In 1933 the group got involved in the Suriya-Mal movement, which had been formed to provide support for indigenous ex-servicemen by the sale of Suriya flowers. The Suriya-Mal movement surged as a reaction to the fact that at the time Poppy Day funds went solely to British ex-servicemen. The movement was honed by volunteer work among the poor during the Malaria Epidemic of 1934-1935. The volunteers found that there was widespread malnutrition, which they helped fight by making pills of Marmite yeast extract.

Early period

In 1936 the LSSP contested the State Council elections in four constituencies and won two of them, Avissawella and Ruanwella. The two new members, Philip Gunawardena and N.M. Perera, worked at the dismay of the British Colonial government; one that they were trying to dismantle.
Around this time, the LSSP began fraternal relations with the Congress Socialist Party of India. Mrs Kamaladevi Chattopadhyaya of the CSP was invited by the LSSP for a highly successful political tour of the island. Leslie Goonewardene was also sent as a delegate to the CSP. Despite their move towards Indian relations, the LSSP maintained a clear distance from the Indian radical left, and considered the Communist Party of India to be an extremist force.

Bracegirdle Incident

In 1937, the British Colonial Governor Sir Reginald Stubbs attempted to deport a young Anglo-Australian planter, Mark Anthony Bracegirdle, who had joined the LSSP. He went into hiding in defiance of the Governor and the LSSP started a campaign to defend him. He appeared on the platform at that year's May Day rally, and was able to have his deportation order quashed in the courts. Through this incident, Stubbs was isolated. The incident led to the further strengthening of an argument for independence as the Bracegirdle incident had brought almost the entire State Council into opposition to the colonial government.
Bracegirdle had been working among the plantation labourers, who were often working in squalid conditions, receiving very little health care, education and living in 'line rooms'. In 1940, the Lanka Estate Workers' Union intervened in a strike at Mooloya, becoming the harbinger of a wave of trade-union action on the plantations.

Initial Trotskyist ideals

Meanwhile, in the LSSP a number of members had become influenced by the ideas of the Left Opposition led by Leon Trotsky. Individual party members, notably Philip Gunawardena, had encountered Trotskyist groups earlier during stays in Britain and the USA. The Trotskyists within the LSSP came together and formed a secret faction known as the "T" group. The group's original members were Philip Gunawardena, N. M. Perera, Colvin R. de Silva, Leslie Goonewardene, Robert Gunawardena and Vernon Gunasekera, the Party Secretary. They were later joined by Edmund Samarakkody and V. Karalasingham.

Fourth International

In 1940, the LSSP split with the expulsion of the pro-Moscow fraction led by S. A. Wickremasinghe, M. G. Mendis, Pieter Keuneman and A. Vaidialingam. The expelled members formed the United Socialist Party which later evolved into the Communist Party of Ceylon. With the expulsion of the communists, the LSSP planted itself as an independent Trotskyist party. In its heyday, the LSSP was the Fourth International's most successful component.
At the outbreak of the Second World War, the party was forced to go underground due to its opposition to the British war effort. The two State Council members of the party and others on its Central committee were arrested and jailed, but Leslie Goonewardene evaded arrest and went underground.

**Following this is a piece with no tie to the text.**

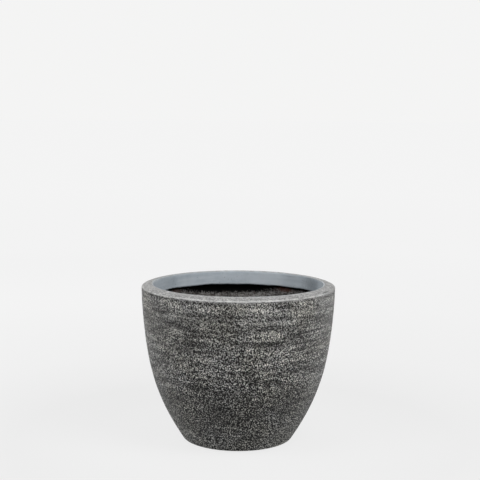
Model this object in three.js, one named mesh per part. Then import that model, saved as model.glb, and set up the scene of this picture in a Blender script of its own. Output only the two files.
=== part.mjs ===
// Bowl planter: a laminated fibre-cement pot with a thickened lip, a drain plug and foot pads.
// Millimetres, +Z up. The origin is on the floor, under the middle of the pot.
import * as THREE from 'three';

// Overall size and the curve of the wall
const HEIGHT = 350; // floor to the top of the rim
const RIM_RADIUS = 215; // outside of the rim
const FOOT_RADIUS = 118; // outer edge of the flat that the pot stands on
const FOOT_ARRIS = 6; // rounding between that flat and the wall
const WALL_ANGLE_AT_FOOT = 57; // degrees from the horizontal
const WALL_ANGLE_AT_RIM = 87.1; // degrees from the horizontal
const FOOT_FULLNESS = 0.362; // length of the wall curve's lower handle, per wall height
const RIM_FULLNESS = 0.48; // length of the wall curve's upper handle, per wall height

// Rim: a crown that falls outwards, with a rounded arris
const RIM_WIDTH = 26.5; // outside of the rim to the bore of the lip
const CROWN_RADIUS = 46;
const RIM_ARRIS = 3;
const RIM_SKIN = 5; // face shell under the outer edge of the crown

// Layers of the wall, from the outside in
const SHELL_THICKNESS = 5;
const MAT_THICKNESS = 1.6;
const LINING_THICKNESS = 5.5;
const BOND_GAP = 0.3; // bond line between two layers

// Lip inside the mouth
const LIP_HEIGHT = 30;
const LIP_ARRIS = 3; // rounding at the top of its bore
const LIP_CHAMFER = 1.5; // at the bottom of its bore

// Floor
const SLAB_THICKNESS = 12;
const DRAIN_RADIUS = 16;
const FOOT_RING_WIDTH = 26;
const RECESS_DEPTH = 3; // hollow inside the foot ring
const RECESS_SLOPE = 4; // run of the recess's sloping edge

// Foot pads
const PAD_COUNT = 4;
const PAD_RADIUS = 9;
const PAD_THICKNESS = 2;
const PAD_CHAMFER = 0.4;

// Drain plug
const PLUG_CLEARANCE = 0.4; // round the stem, in the drain hole
const SEAT_GAP = 0.3; // under the flange
const STEM_LENGTH = 20;
const STEM_TAPER = 1.6; // radius lost from the top of the stem to its tip
const STEM_CHAMFER = 1.5;
const FLANGE_LAP = 10; // flange beyond the edge of the drain hole
const FLANGE_EDGE = 2; // upright edge of the flange
const FLANGE_THICKNESS = 4;
const NECK_RADIUS = 5;
const NECK_HEIGHT = 9;
const KNOB_RADIUS = 10;
const KNOB_THICKNESS = 10;

// Steps of the curves
const TURN_STEPS = 60;
const PLUG_TURN_STEPS = 36;
const PAD_TURN_STEPS = 24;
const WALL_STEPS = 10;
const CROWN_STEPS = 4;
const ARRIS_STEPS = 3;
const KNOB_STEPS = 7;

const radians = THREE.MathUtils.degToRad;
const point = (radius, z) => new THREE.Vector2(radius, z);

// Points on an arc in the half-plane of radius and height, both ends included.
function arc(centre, radius, fromAngle, toAngle, steps) {
  const points = [];
  for (let step = 0; step <= steps; step++) {
    const angle = radians(THREE.MathUtils.lerp(fromAngle, toAngle, step / steps));
    points.push(point(centre.x + radius * Math.cos(angle), centre.y + radius * Math.sin(angle)));
  }
  return points;
}

// Heights that the layers share
const footZ = PAD_THICKNESS + BOND_GAP;
const recessZ = footZ + RECESS_DEPTH;
const shellFloorZ = recessZ + SHELL_THICKNESS;
const matFloorZ = shellFloorZ + BOND_GAP;
const slabZ = matFloorZ + MAT_THICKNESS + BOND_GAP;
const liningFloorZ = slabZ + SLAB_THICKNESS + BOND_GAP;
const innerFloorZ = liningFloorZ + LINING_THICKNESS;
const lipZ = HEIGHT - LIP_HEIGHT;

// The crown is an arc that is level at the lip and touches the rim's rounding from the inside.
const lipRadius = RIM_RADIUS - RIM_WIDTH;
const crownStart = lipRadius + LIP_ARRIS + BOND_GAP;
const crownCentre = point(crownStart, HEIGHT - CROWN_RADIUS);
const rimRun = RIM_RADIUS - RIM_ARRIS - crownStart;
const rimRise = Math.sqrt((CROWN_RADIUS - RIM_ARRIS) ** 2 - rimRun ** 2);
const rimCentre = point(RIM_RADIUS - RIM_ARRIS, crownCentre.y + rimRise);
const crownEdgeAngle = THREE.MathUtils.radToDeg(Math.atan2(rimRise, rimRun));
const lipSeatZ = rimCentre.y + RIM_ARRIS - RIM_SKIN;

// The wall's outside is one cubic curve from the foot's rounding to the rim's.
const footCentre = point(FOOT_RADIUS, footZ + FOOT_ARRIS);
const footArc = arc(footCentre, FOOT_ARRIS, -90, WALL_ANGLE_AT_FOOT - 90, ARRIS_STEPS);
const wallFoot = footArc.at(-1);
const wallTop = point(RIM_RADIUS, rimCentre.y);
const wallHeight = wallTop.y - wallFoot.y;
const heading = (angle) => point(Math.cos(radians(angle)), Math.sin(radians(angle)));
const footHandle = heading(WALL_ANGLE_AT_FOOT).multiplyScalar(FOOT_FULLNESS * wallHeight);
const rimHandle = heading(WALL_ANGLE_AT_RIM).multiplyScalar(RIM_FULLNESS * wallHeight);
const wallCurve = new THREE.CubicBezierCurve(
  wallFoot,
  wallFoot.clone().add(footHandle),
  wallTop.clone().sub(rimHandle),
  wallTop,
);

// The wall's outside moved inwards by a depth, from the foot up.
function wallLine(depth) {
  const line = [];
  for (let step = 0; step <= WALL_STEPS; step++) {
    const along = wallCurve.getTangent(step / WALL_STEPS);
    const inwards = point(-along.y, along.x);
    line.push(wallCurve.getPoint(step / WALL_STEPS).addScaledVector(inwards, depth));
  }
  return line;
}

// The part of that line between two heights, with its end stretches carried on where they are short.
function wallBetween(depth, lowZ, highZ) {
  const line = wallLine(depth);
  const crossing = (z) => {
    const found = line.findIndex((corner) => corner.y > z);
    const upper = found < 0 ? line.length - 1 : Math.max(found, 1);
    const [below, above] = [line[upper - 1], line[upper]];
    return below.clone().lerp(above, (z - below.y) / (above.y - below.y));
  };
  const between = line.filter((corner) => corner.y > lowZ && corner.y < highZ);
  return [crossing(lowZ), ...between, crossing(highZ)];
}

// A solid of revolution. A ring's outline is closed on itself; a solid one starts and ends on the axis.
function turned(outline, steps) {
  const onAxis = outline[0].x === 0;
  const profile = onAxis ? outline : [...outline, outline[0].clone()];
  const geometry = new THREE.LatheGeometry(profile, steps);
  geometry.rotateX(Math.PI / 2);
  return geometry;
}

// Face shell: foot ring, wall and crown outside; floor, wall and the underside of the crown inside.
function outerShell() {
  const footRingInner = FOOT_RADIUS - FOOT_RING_WIDTH;
  const crown = arc(crownCentre, CROWN_RADIUS, crownEdgeAngle, 90, CROWN_STEPS);
  const rimRounding = arc(rimCentre, RIM_ARRIS, 0, crownEdgeAngle, ARRIS_STEPS);
  const inside = wallBetween(SHELL_THICKNESS, shellFloorZ, lipSeatZ).reverse();
  return turned([
    point(DRAIN_RADIUS, recessZ),
    point(footRingInner - RECESS_SLOPE, recessZ),
    point(footRingInner, footZ),
    ...footArc,
    ...wallLine(0).slice(1),
    ...rimRounding.slice(1, -1),
    ...crown,
    point(crownStart, lipSeatZ),
    ...inside,
    point(DRAIN_RADIUS, shellFloorZ),
  ], TURN_STEPS);
}

// A cup-shaped layer with the drain hole through its floor.
function cupLayer(depth, thickness, floorZ, topZ) {
  return turned([
    point(DRAIN_RADIUS, floorZ),
    ...wallBetween(depth, floorZ, topZ),
    ...wallBetween(depth + thickness, floorZ + thickness, topZ).reverse(),
    point(DRAIN_RADIUS, floorZ + thickness),
  ], TURN_STEPS);
}

const matDepth = SHELL_THICKNESS + BOND_GAP;
const liningDepth = matDepth + MAT_THICKNESS + BOND_GAP;

function glassFibreMat() {
  return cupLayer(matDepth, MAT_THICKNESS, matFloorZ, lipSeatZ - BOND_GAP);
}

function innerLining() {
  return cupLayer(liningDepth, LINING_THICKNESS, liningFloorZ, lipZ - BOND_GAP);
}

// Thickening disc between the mat and the lining, as wide as the wall leaves it.
function baseSlab() {
  return turned([
    point(DRAIN_RADIUS, slabZ),
    ...wallBetween(liningDepth, slabZ, slabZ + SLAB_THICKNESS),
    point(DRAIN_RADIUS, slabZ + SLAB_THICKNESS),
  ], TURN_STEPS);
}

// Lip: its outer part fits under the crown, and its rounded bore stands inside the crown's edge.
function rimCollar() {
  const boreRounding = arc(point(lipRadius + LIP_ARRIS, HEIGHT - LIP_ARRIS), LIP_ARRIS, 90, 180, ARRIS_STEPS);
  return turned([
    point(lipRadius + LIP_CHAMFER, lipZ),
    ...wallBetween(liningDepth, lipZ, lipSeatZ - BOND_GAP),
    point(lipRadius + LIP_ARRIS, lipSeatZ - BOND_GAP),
    ...boreRounding,
    point(lipRadius, lipZ + LIP_CHAMFER),
  ], TURN_STEPS);
}

// Plug: tapered stem, flange, neck and knob. Its own zero height is the underside of the flange.
function drainPlug() {
  const stemRadius = DRAIN_RADIUS - PLUG_CLEARANCE;
  const tipRadius = stemRadius - STEM_TAPER;
  const flangeRadius = DRAIN_RADIUS + FLANGE_LAP;
  const knobCentre = point(KNOB_RADIUS - KNOB_THICKNESS / 2, FLANGE_THICKNESS + NECK_HEIGHT + KNOB_THICKNESS / 2);
  return turned([
    point(0, -STEM_LENGTH),
    point(tipRadius - STEM_CHAMFER, -STEM_LENGTH),
    point(tipRadius, STEM_CHAMFER - STEM_LENGTH),
    point(stemRadius, 0),
    point(flangeRadius, 0),
    point(flangeRadius, FLANGE_EDGE),
    point(NECK_RADIUS + FLANGE_THICKNESS, FLANGE_THICKNESS),
    point(NECK_RADIUS, FLANGE_THICKNESS + NECK_HEIGHT / 2),
    ...arc(knobCentre, KNOB_THICKNESS / 2, -90, 90, KNOB_STEPS),
    point(0, FLANGE_THICKNESS + NECK_HEIGHT + KNOB_THICKNESS),
  ], PLUG_TURN_STEPS);
}

function footPad() {
  return turned([
    point(0, 0),
    point(PAD_RADIUS - PAD_CHAMFER, 0),
    point(PAD_RADIUS, PAD_CHAMFER),
    point(PAD_RADIUS, PAD_THICKNESS),
    point(0, PAD_THICKNESS),
  ], PAD_TURN_STEPS);
}

const finish = (color, roughness) => new THREE.MeshStandardMaterial({ color, roughness, metalness: 0 });
const faceCement = finish(0x62625f, 0.95);
const glassFibre = finish(0xb9b7a8, 0.8);
const darkBacking = finish(0x1f1c1b, 0.9);
const smoothCement = finish(0x8f989f, 0.6);
const plainCement = finish(0x7a7976, 0.95);
const rubber = finish(0x1c1c1d, 0.7);

function piece(name, geometry, material) {
  const mesh = new THREE.Mesh(geometry, material);
  mesh.name = name;
  return mesh;
}

function drainPlugInPlace() {
  const plug = piece('drain_plug', drainPlug(), rubber);
  plug.position.z = innerFloorZ + SEAT_GAP;
  return plug;
}

function footPads() {
  const pads = new THREE.Group();
  const circle = FOOT_RADIUS - FOOT_RING_WIDTH / 2;
  for (let index = 0; index < PAD_COUNT; index++) {
    const angle = ((index + 0.5) / PAD_COUNT) * 2 * Math.PI;
    const pad = piece(`foot_pad_${index + 1}`, footPad(), rubber);
    pad.position.set(circle * Math.cos(angle), circle * Math.sin(angle), 0);
    pads.add(pad);
  }
  return pads;
}

const planter = new THREE.Group();
planter.add(
  piece('outer_shell', outerShell(), faceCement),
  piece('glass_fibre_mat', glassFibreMat(), glassFibre),
  piece('inner_lining', innerLining(), darkBacking),
  piece('rim_collar', rimCollar(), smoothCement),
  piece('base_slab', baseSlab(), plainCement),
  drainPlugInPlace(),
  footPads(),
);

export default planter;
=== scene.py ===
# The looks of a fibre-cement bowl planter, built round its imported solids. Metres, +Z up.
import math

import bmesh
import bpy
import numpy as np
from mathutils import Matrix, Vector, noise

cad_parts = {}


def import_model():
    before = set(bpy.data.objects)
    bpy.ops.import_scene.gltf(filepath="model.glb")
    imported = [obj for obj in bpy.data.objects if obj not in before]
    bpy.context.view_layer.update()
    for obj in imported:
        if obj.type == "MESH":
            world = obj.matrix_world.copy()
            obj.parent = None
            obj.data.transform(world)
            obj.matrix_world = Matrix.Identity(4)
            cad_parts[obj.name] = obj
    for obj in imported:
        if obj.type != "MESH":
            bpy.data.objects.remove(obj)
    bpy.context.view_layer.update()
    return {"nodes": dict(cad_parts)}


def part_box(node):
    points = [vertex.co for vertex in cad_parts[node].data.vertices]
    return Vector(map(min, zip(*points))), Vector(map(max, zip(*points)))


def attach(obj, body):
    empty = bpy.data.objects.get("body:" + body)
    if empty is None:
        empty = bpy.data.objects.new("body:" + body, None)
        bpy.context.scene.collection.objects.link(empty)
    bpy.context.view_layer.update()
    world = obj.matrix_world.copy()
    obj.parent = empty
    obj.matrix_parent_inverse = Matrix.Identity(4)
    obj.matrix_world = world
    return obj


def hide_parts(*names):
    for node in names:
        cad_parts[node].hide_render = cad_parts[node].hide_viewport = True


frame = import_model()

MM = 0.001
UV_NAME = "OFBake"
TOUCHING = 0.001 * MM  # points this close are one
SHARP_BEND = math.radians(35)  # a corner of an outline, not a bend

# Places read from the frame
RIM_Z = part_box("outer_shell")[1].z
RIM_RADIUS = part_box("outer_shell")[1].x
FOOT_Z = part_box("outer_shell")[0].z
LIP_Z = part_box("rim_collar")[0].z
LINING_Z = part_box("inner_lining")[0].z
BORE_RADIUS = RIM_RADIUS - 25 * MM  # about the face of the lip
BORE_Z = RIM_Z - 18 * MM  # about the middle of that face
UNDERCUT_RADIUS = RIM_RADIUS - 27 * MM  # about the lining under the lip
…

New Programme and adoption of Constitution

On 20 April 1941, a secret conference in Kandy, attended by 42 delegates, was held. Leslie Goonewardene, who was in hiding, attended this conference at which the new programme and constitution were adopted. The cover organisation of the party enabled him to work for a period of one year and three months till he left for India. An openly functioning section of the party was established, led by Robert Gunawardena, S.C.C. Anthonipillai, V. Karalasingham, K.V. Lourenz Perera and William de Silva. The 'open' section of the party led a strike wave in May 1941 and strikes in 1942 and 1944.

Proscription and move to India

Following the Japanese raid on Colombo on 5 April 1942, the imprisoned leaders escaped and fled to India. In India, the proscribed LSSPers merged their party into the Bolshevik-Leninist Party of India, Ceylon and Burma. Preparatory work had been done in this connection by Leslie Goonewardene, Doric de Souza and Bernard Soysa. The LSSP thus became the Ceylon section of BLPI. Through the BLPI, the Ceylonese trotskyists attained their formal membership in the Fourth International. The Ceylonese Samasamajists who went to India participated actively along with the BLPI in the struggle for independence that commenced in August 1942 in India. It was generally realised that the impending open revolt against imperialism in India was going to be decisive for the future not only of India but of Ceylon as well. Their property and assets back home were confiscated. Various other members were arrested. Only Colvin R. de Silva, Leslie Goonewardene, Vivienne Goonewardena and Selina Perera succeeded in evading arrest up to the end.
During the war there was a split in the movement. N. M. Perera and Philip Gunawardena opposed a merger into the BLPI and formed the 'Workers' Opposition'. After the war, they reconstructed LSSP as an independent party. Members of the other section, formed out of the exiled BLPI nucleus, effectively maintained a separate party, the Bolshevik Samasamaja Party. The latter group functioned as the Ceylon section of BLPI and was led by Colvin R. de Silva, Leslie Goonawardene and Edmund Samarakkoddy.
The relation between the two groups was often antagonistic. The BSP accused the LSSP of "organisational Menshevism". The LSSP accused the BSP of being introvert doctrinaires. LSSP wanted to build a mass-based party, whereas the BSP concentrated on building a cadre-based party. On 25 October 1945 fist-fights broke out at between the two groups at a meeting of the BSP.